US stock markets pull back from record highs while the Japanese yen weakens further.
- The main US stock market index, the S&P 500, briefly traded at an all-time high yesterday before falling back to close the day slightly down, as tech stocks took a knock. A return to the recent highs will be a bullish sign in the index and a potential long trade signal. Global stock markets were mixed, with the Chinese stock market especially weak yesterday.
- In the Forex market, latent strength remains in the US dollar as short-term yields rise to reach long-term highs, but we also see strength in the euro and a weakness in the Japanese yen (due to rising risk appetite and yields). This puts a bullish USD/JPY at the center of today’s Forex market after rose yesterday on above-average volatility. If the USD/JPY short-term price action turns bullish by the first few hours of today’s New York session, a further rise over the coming days in USD/JPY is likely.
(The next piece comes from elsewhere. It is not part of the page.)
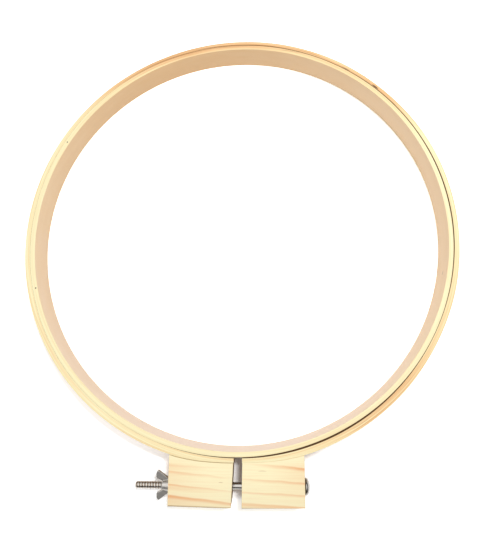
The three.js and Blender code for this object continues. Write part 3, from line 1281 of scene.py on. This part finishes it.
def inner_finish(centre: Vector) -> BentwoodFinish:
    """Describe the inner ring's wood, whose joint lies at the top.

    Args:
        centre: The rings' centre.

    Returns:
        The finish.
    """
    return BentwoodFinish(
        "steam_bent_beech_inner",
        centre,
        seam=74,
        late_wood=(Zone(102, 58, 0.85), Zone(50, 40, 0.25), Zone(308, 40, 0.14)),
        edge_marks=(
            Mark(152, 178.9, 1.5, 1.5, 0.8),
            Mark(196, 179.9, 1.4, 1.5, 0.9),
            Mark(76, 181.2, 26, 0.5, 0.45, lean=-0.07),
            Mark(335, 181.0, 3.0, 0.8, 0.3),
        ),
        face_marks=(
            Mark(349, 12.8, 4.5, 0.9, 0.55, lean=0.25),
            Mark(243, 4.5, 3.0, 2.0, 0.25),
        ),
        grain_strength=0.42,
    )


def outer_finish(centre: Vector) -> BentwoodFinish:
    """Describe the outer ring's wood, with more late wood and a few dark streaks.

    Args:
        centre: The rings' centre.

    Returns:
        The finish.
    """
    return BentwoodFinish(
        "steam_bent_beech_outer",
        centre,
        seam=-90,
        late_wood=(Zone(82, 72, 0.75), Zone(125, 28, 0.28), Zone(45, 18, 0.3), Zone(312, 48, 0.38)),
        edge_marks=(
            Mark(58.5, 184.0, 9.0, 0.9, 0.55),
            Mark(48.5, 184.4, 7.5, 1.4, 0.95),
            Mark(301.5, 183.7, 17.0, 0.4, 0.35),
        ),
        slit_shade_within_mm=184.0,
    )


def pine_finishes(centre: Vector, ring_outside_mm: float, height: float) -> dict[Side, PineFinish]:
    """Describe the two blocks' wood, each with its own growth lines.

    Args:
        centre: The rings' centre.
        ring_outside_mm: Radius that the lines' depths are measured from.
        height: The blocks' height.

    Returns:
        The finish of each side's block.
    """
    left_side = centre + Vector((-53.2 * MM, -ring_outside_mm * MM, height))
    left = PineFinish(
        "planed_pine_left",
        (
            GrowthLine(1.2, 3.6, 1.5, 0.3, 0.0),
            GrowthLine(6.1, 10.3, 1.1, 0.42, 0.2),
            GrowthLine(15.4, 19.6, 0.9, 0.6, 0.3),
            GrowthLine(17.4, 21.0, 1.4, 0.25, 0.05),
            GrowthLine(23.2, 28.2, 1.3, 0.65, 0.6),
            GrowthLine(24.2, 29.0, 5.0, 0.3, 0.05),
            GrowthLine(3.0, 5.0, 15.0, 0.2, -0.16),
        ),
        (Mark(40.2, 13.4, 4.0, 0.5, 0.5, lean=0.05),),
        left_side,
        width_mm=48.2,
        edge_mm=(30.8, 31.9),
    )
    right_side = centre + Vector((3.5 * MM, -ring_outside_mm * MM, height))
    right = PineFinish(
        "planed_pine_right",
        (
            GrowthLine(-0.9, 2.9, 1.4, 0.0, 0.75),
            GrowthLine(10.9, 13.1, 1.0, 0.4, 0.5),
            GrowthLine(20.2, 22.1, 0.9, 0.45, 0.45),
            GrowthLine(28.1, 30.7, 1.8, 0.5, 0.65),
            GrowthLine(3.0, 3.0, 15.0, -0.16, 0.22),
        ),
        (Mark(15.6, 5.2, 7.5, 0.5, 0.45, lean=-0.01),),
        right_side,
        width_mm=48.2,
        edge_mm=(32.0, 32.0),
    )
    return {Side.LEFT: left, Side.RIGHT: right}


def main() -> None:
    """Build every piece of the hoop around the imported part."""
    logging.basicConfig(level=logging.INFO, format="%(message)s")
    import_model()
    Studio().build()

    low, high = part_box("outer_ring")
    height = high.z - low.z
    ring_outside = high.x / MM
    centre = Vector((0.0, high.y - high.x, 0.0))
    shape = HoopShape(
        inside_mm=ring_outside - 8.75, split_mm=ring_outside - 4.45, outside_mm=ring_outside - 0.05
    )
    strips = [
        RingStrip(
            "outer_ring_strip",
            "outer_ring",
            Body.OUTER_HOOP,
            "bentwood_outer",
            centre,
            shape.outer_ring,
            height,
            outer_finish(centre),
            gap_mm=6.4,
        ),
        RingStrip(
            "inner_ring_strip",
            "inner_ring",
            Body.INNER_HOOP,
            "bentwood_inner",
            centre,
            shape.inner_ring,
            height,
            inner_finish(centre),
        ),
    ]
    for strip in strips:
        strip.dress(strip.build())

    bolt_low, bolt_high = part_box("clamp_bolt")
    axis = Vector((0.0, (bolt_low.y + bolt_high.y) / 2, height / 2))
    finishes = pine_finishes(centre, ring_outside, height)
    common = (centre, ring_outside, shape.outer_ring, height, axis)
    blocks = [
        ClampBlock(
            Side.LEFT,
            *common,
            gap_face_mm=3.55,
            width_mm=49.8,
            gap_splay=2.5,
            side_splay=0.5,
            end_slope=1.0,
            finish=finishes[Side.LEFT],
            glue_mm=0.45,
        ),
        ClampBlock(
            Side.RIGHT,
            *common,
            gap_face_mm=3.4,
            width_mm=48.2,
            gap_splay=-0.4,
            side_splay=0.8,
            end_slope=0.8,
            finish=finishes[Side.RIGHT],
            neck_mm=6.4,
        ),
    ]
    for block in blocks:
        block.dress(block.build())

    head_height = 4.7 * MM
    bolt = CarriageBolt(axis, seat_x=bolt_high.x - head_height, end_x=bolt_low.x)
    bolt.dress(bolt.build())
    nut = WingNut(axis, base_x=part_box("wing_nut")[1].x)
    nut.dress(nut.build())


if __name__ == "__main__":
    main()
- Markets are awaiting the release later today of the minutes of the most recent FOMC meeting for clues about the Fed’s thinking on interest rate hikes in 2022. There will also be a release of the ADP forecast for this Friday’s US non-farm payroll data, with the creation of 405k new jobs expected as the consensus forecast.
- A new daily record was set in confirmed new coronavirus cases, with over 2 million cases recorded yesterday for the first time ever.
- Data suggests that the globally rampant omicron coronavirus variant, while considerably more infectious, has notably milder effects than previous coronavirus strains, with an estimated 70% reduction in the probability of hospitalization. This is potentially very good news for both health and economy, and this has helped to drive recent bullishness in stock markets.
- It is estimated that 58.5% of the world’s population has received at least one dose of a coronavirus vaccination.
- Total confirmed new coronavirus cases worldwide stand at over 295.6 million with an average case fatality rate of 1.85%.
- The rate of new coronavirus infections appears to now be increasing most quickly in Albania, Algeria, Argentina, Australia, Bahamas, Bahrain, Barbados, Belgium, Belize, Bolivia, Bosnia, Bulgaria, Canada, Colombia, Costa Rica, Croatia, Cyprus, Denmark, Dominican Republic, Ecuador, Estonia, Ethiopia, Finland, Fiji, France, Greece, Iceland, Israel, Italy, Jamaica, Kuwait, Lebanon, Luxembourg, Mali, Malta, Montenegro, Morocco, Netherlands, Panama, Peru, Portugal, Qatar, Saudi Arabia, Spain, Sweden, Switzerland, Turkey, the UAE, the UK, Uruguay, and the USA.